The key to Bessy’s savings lies in Ms Bone’s strategic management of charging windows, opting to recharge the trucks during off-peak times.

“What happens is the trucks pull in and they plug in, but we don’t turn on the power until about nine-o-clock at night,” she said.

“If you don’t manage your load, you’re going to make a mess of your EVs.”

Real-world running

Team Global Express has been using the new trucks around Sydney after putting drivers through a change management program to shift both attitudes and operating behaviours.

“The drivers love them and I can’t emphasise enough the changes our drivers went through as part of a change management program to do this,” Ms Bone said.

“The Fusos are now very comfortably doing about 100 to 150 kilometres a day, and the Volvos are very happily doing about 250 to 350 kilometres a day.”

Despite being reliable so far, Ms Bone said that one truck did experience a solenoid failure, within the battery, which required repair.

“They are, so far, incredibly reliable and the maintenance is low, but if something does go wrong it’s very challenging to fix,” she said.

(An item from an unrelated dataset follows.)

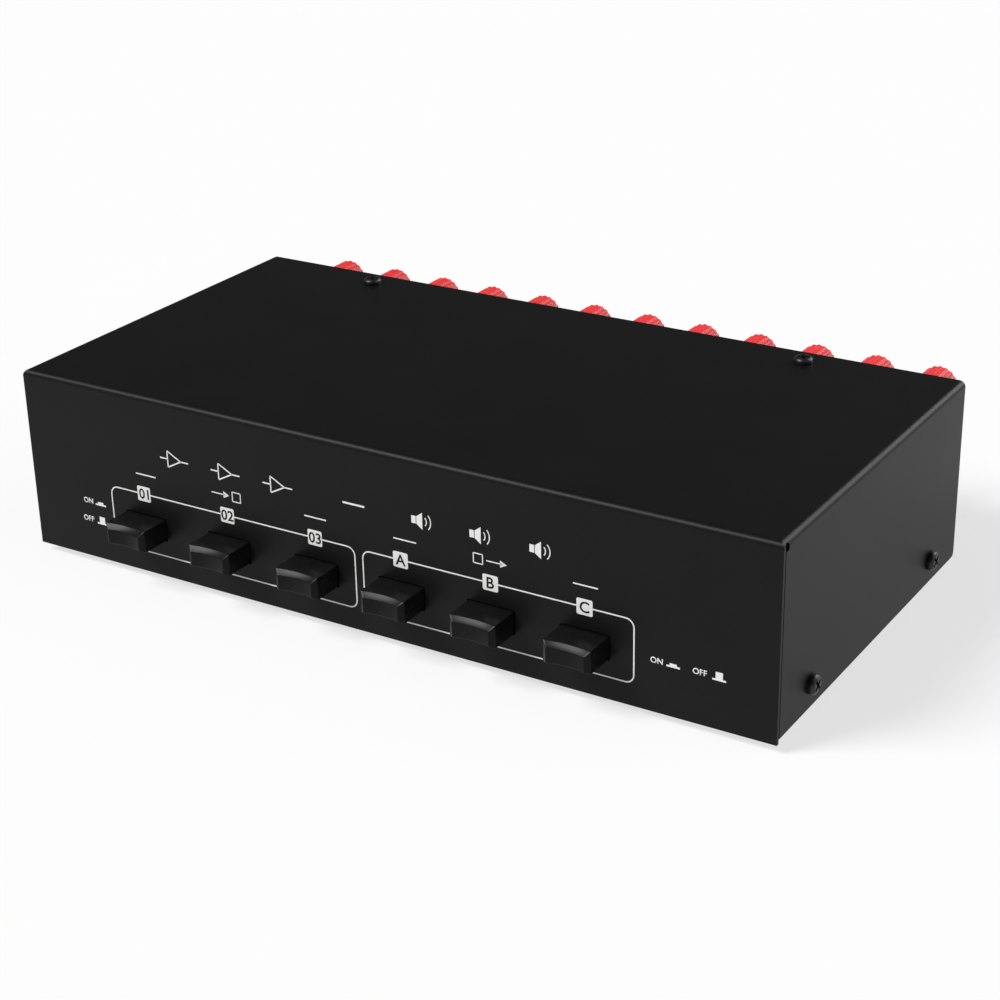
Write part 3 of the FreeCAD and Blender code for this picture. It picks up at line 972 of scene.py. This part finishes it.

“We’ve had two trucks we had to tow back, but we knew it was going to happen and that’s why we are doing a trial.”

The trucks have been put to work within a 30 kilometre radius of the Bungarribee depot, but  one trial run further afield left a driver stranded and in need of a tow.

“For whatever reason, the scheduler decided to send the Fuso over the Blue Mountains, up through the ranges, on a 45-degree day,” Ms Bone said.

“He made it back to within two kilometres of the depot – two kilometres!

“We learnt a lesson: don’t send them out on a 45-degree day if you’re going a little bit too far.”

The learnings have led to the adoption of advanced telematics solutions that not only monitor range remotely but also allow schedulers to determine whether a truck will make it back to base.

“We now have Geotab in our Fusos, we have Teletrac Navman in some of the others and we have Volvo’s onboard telematics too,” Ms Bone said.“I have dashboards that can look at these and tell me where the truck is, how much charge it’s got…we’ve completely changed our scheduling.

“It means that we know exactly where we can send these trucks, the route they’re going to take, the hills they’re going to take, we just plug in the temperature and we know it’s going to come back with x-amount of energy left in the tank.”

Ms Bone’s advice to fleet managers at the event was to consider electric vehicles to be part of a larger ecosystem rather than a simple fleet addition.

“Whether it’s a car, truck, or light rigid, this is a huge learning experience and is the biggest change since the diesel engine was invented,” she said.

“But don’t think about it as a fleet, think about a total management system and know that things are going to go wrong.”

Future focus

Despite investing heavily in electrifying a third of its Western Sydney fleet, Team Global Express won’t be parting with diesel entirely for its biggest, heaviest trucks – at least not for the foreseeable future.

“We’re going to be highly reliant on alternative fuels and we know that electric vehicles are going to play a part of what we want to achieve, but it’s not going to be the answer to all of it,” Ms Bone said.

“We know that the light- and medium-rigids, maybe even some of the heavy-rigids, because those trucks that are going shorter distances and they’re not carrying the same sort of payloads, are going to be the electric vehicles of the future for us.”

But, Ms Bone thinks heavy vehicles will benefit from alternative liquid fuels like renewable diesel or liquid hydrogen – but not gaseous hydrogen.

“We know that at some point in time yes we’ll have hydrogen, but I frankly don’t think it’s going to be this decade,” she said.

“I think it’s going to be 2030 and beyond before we really get there, and it needs to be liquid hydrogen, not gaseous hydrogen.

“We have to have renewable diesel, we have to have an alternative form of a liquid fuel.”